The physiological basis for continuous electroencephalogram monitoring in the neonate

The overall aims in the care of the sick newborn are the preservation of brain function and optimal neurologic and developmental outcome. Paradoxically, online continuous functional monitoring in the neonate has traditionally focused on cardiorespiratory variables rather than cerebral function. Electrophysiological brain activity, as reflected by electroencephalogram (EEG), is well established as a tool for providing information about the current functional and metabolic state of the brain and the occurrence of epileptic seizure episodes. In neonatal care, EEG has been used extensively for estimation of the degree of cerebral maturation in preterm infants and for detection of abnormal patterns indicating focal and global cerebral lesions [1-3]. In the neonatal setting, as well as in intensive care in general, the EEG has been recorded intermittently, at best serially rather than continuously.

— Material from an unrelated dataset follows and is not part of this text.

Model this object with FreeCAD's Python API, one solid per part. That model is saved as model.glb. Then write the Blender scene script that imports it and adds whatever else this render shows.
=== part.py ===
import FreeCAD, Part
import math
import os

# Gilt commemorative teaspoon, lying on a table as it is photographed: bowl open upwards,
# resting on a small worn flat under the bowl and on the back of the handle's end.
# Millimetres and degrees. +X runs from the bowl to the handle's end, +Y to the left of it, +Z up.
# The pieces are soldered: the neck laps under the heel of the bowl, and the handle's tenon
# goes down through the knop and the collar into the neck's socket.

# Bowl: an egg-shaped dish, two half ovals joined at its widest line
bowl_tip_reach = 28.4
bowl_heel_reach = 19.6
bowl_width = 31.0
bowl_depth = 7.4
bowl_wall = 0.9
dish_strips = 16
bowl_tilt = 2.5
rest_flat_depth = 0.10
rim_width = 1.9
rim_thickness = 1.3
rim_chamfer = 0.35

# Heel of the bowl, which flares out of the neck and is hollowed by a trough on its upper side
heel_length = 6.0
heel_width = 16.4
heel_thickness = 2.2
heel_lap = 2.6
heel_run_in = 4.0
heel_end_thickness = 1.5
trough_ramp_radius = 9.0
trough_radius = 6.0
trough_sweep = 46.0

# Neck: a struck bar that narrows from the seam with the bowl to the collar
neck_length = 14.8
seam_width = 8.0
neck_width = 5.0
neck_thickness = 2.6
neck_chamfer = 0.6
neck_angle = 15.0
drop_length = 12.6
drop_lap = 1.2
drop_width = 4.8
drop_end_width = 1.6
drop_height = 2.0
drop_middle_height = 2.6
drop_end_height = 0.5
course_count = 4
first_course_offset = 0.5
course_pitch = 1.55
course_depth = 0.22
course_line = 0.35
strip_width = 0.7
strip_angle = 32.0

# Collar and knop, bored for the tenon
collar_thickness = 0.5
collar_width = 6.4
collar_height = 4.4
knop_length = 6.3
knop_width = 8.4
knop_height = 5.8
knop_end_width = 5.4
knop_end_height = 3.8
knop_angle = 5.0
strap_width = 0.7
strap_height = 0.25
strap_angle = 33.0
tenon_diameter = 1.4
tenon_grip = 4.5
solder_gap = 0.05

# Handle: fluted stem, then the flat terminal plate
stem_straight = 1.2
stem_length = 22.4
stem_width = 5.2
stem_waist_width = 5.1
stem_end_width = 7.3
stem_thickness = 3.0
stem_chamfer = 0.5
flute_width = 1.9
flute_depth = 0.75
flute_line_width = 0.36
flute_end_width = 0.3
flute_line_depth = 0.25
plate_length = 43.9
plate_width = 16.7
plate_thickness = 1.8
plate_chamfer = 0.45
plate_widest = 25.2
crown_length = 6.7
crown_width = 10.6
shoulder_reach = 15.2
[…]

Performing a full multichannel EEG in a newborn requires specialized technical skill in securing correct electrode positioning and impedances, as well as identification of extracerebral biologic and nonbiologic artifact sources. Interpretation of neonatal EEG is considered among clinical neurophysiologists a demanding task that must consider the specific EEG features related to different gestational age, activity state, and medication. The main disadvantage with intermittent conventional EEG during neonatal care is the difficulty in discriminating emerging trends of development of the electrocerebral activity over hours and days. If possible at all, it takes special skills not usually available in the neonatal intensive care unit (NICU) to identify long-term changes of EEG patterns. To have an impact on intensive care, monitoring of the electrocortical activity should have a continuous, simple recording setup and a small number of recording electrodes. Furthermore, EEG features that are immediately relevant for clinical decisions should be continuously available at the bedside and easily interpreted by the attending physician day and night. Such techniques have been applied for a long time in intensive care and anesthesia. It has also been used in neonatal monitoring, usually derived from a spectral analysis by fast Fourier transform (FFT) and presented as compressed spectral arrays (CSA) or spectral edge frequency (SE) [4].